A western disturbance brought moisture-laden air from the Mediterranean into a region experiencing extreme heat. The collision of these air masses produced intense thunderstorms, gusty winds, and hail across Delhi, Gurugram, Noida, Panipat, and surrounding areas.
Is hail in May unusual for North India?
Not really. Pre-monsoon thunderstorm season (April to June) is actually one of the most active periods for hailstorms in the Indo-Gangetic plain. They feel surprising because they follow weeks of intense heat, but meteorologically, they are a known seasonal feature.
How long will the relief from heat last in Delhi-NCR?
Typically, 24 to 48 hours after a western disturbance passes. Another weather system is already approaching, which may extend the unsettled period. After both systems clear, temperatures are expected to rise again toward the mid-40s before monsoon onset.
What should I do when an orange or red weather alert is issued by IMD?
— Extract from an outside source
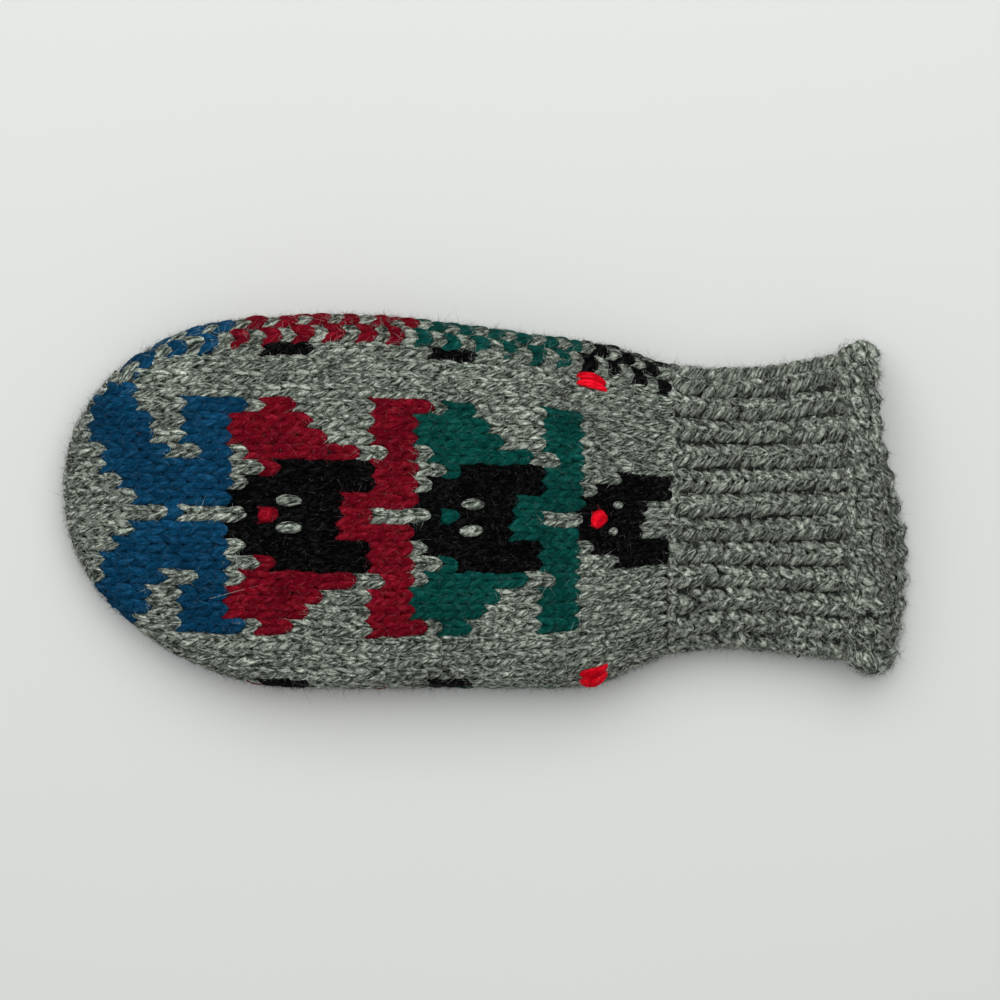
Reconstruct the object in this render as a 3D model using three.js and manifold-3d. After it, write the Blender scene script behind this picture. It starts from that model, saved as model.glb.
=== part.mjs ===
// A knitted mitten that lies palm down on a table: the hand bag, the ribbed cuff, the rolled edge of the
// cuff and the thumb, which is folded flat under the palm. Millimetres, +Z up, fingertips towards -X.
import * as THREE from "three";
import { mergeVertices } from "three/addons/utils/BufferGeometryUtils.js";
import Module from "manifold-3d";

// Driving dimensions along the mitten, as places on X.
const TIP_X = -132;
const TIP_ROUNDING = 70;
const CUFF_JOIN_X = 56;
const RIB_END_X = 111;

// The knitted walls and the gaps between pieces.
const WALL = 3;
const CUFF_WALL = 4.2;
const GAP = 0.3;
const THUMB_GAP = 0.7;

// The mitten's slices, from fingertips to cuff. half_width and middle follow the outline from above,
// under is how far the palm side is off the table, and top is the height of the back of the hand.
const SLICE_COLUMNS = ["x", "half_width", "middle", "under", "top"];
const SLICES = [
  [-132, 57.4, 4.2, 0, 14],
  [-112, 57.4, 3.6, 0, 20],
  [-92, 57.4, 2.2, 0, 25.5],
  [-62, 57.6, 0.5, 0, 30],
  [-42, 58.2, 0.6, 0, 31],
  [-12, 56.4, -0.6, 0, 31],
  [14, 54.8, -2.4, 0, 30],
  [34, 53.2, -3.4, 0, 27.5],
  [46, 49.6, -2.4, 0, 25],
  [58, 45.4, -2.2, 0, 23],
  [72, 43.8, -2.0, 0, 21],
  [90, 45.2, -2.4, 0.6, 20.5],
  [111, 48.6, -2.2, 2.6, 21.5],
  [124, 49.4, -2.4, 2.8, 22],
];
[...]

Avoid travel if possible, stay away from open fields, large trees, and flood-prone underpasses. Secure vehicles under covered parking. Keep your phone charged. Follow IMD or Skymet for updated bulletins every few hours, as conditions can change rapidly.
Will hail damage crops in Haryana and Punjab?
It depends on crop stage and intensity. Wheat is in late harvesting stages in many areas, so farmers should prioritise early harvesting of ready crops before another storm system arrives. Standing crops in early-cut fields face a lower risk.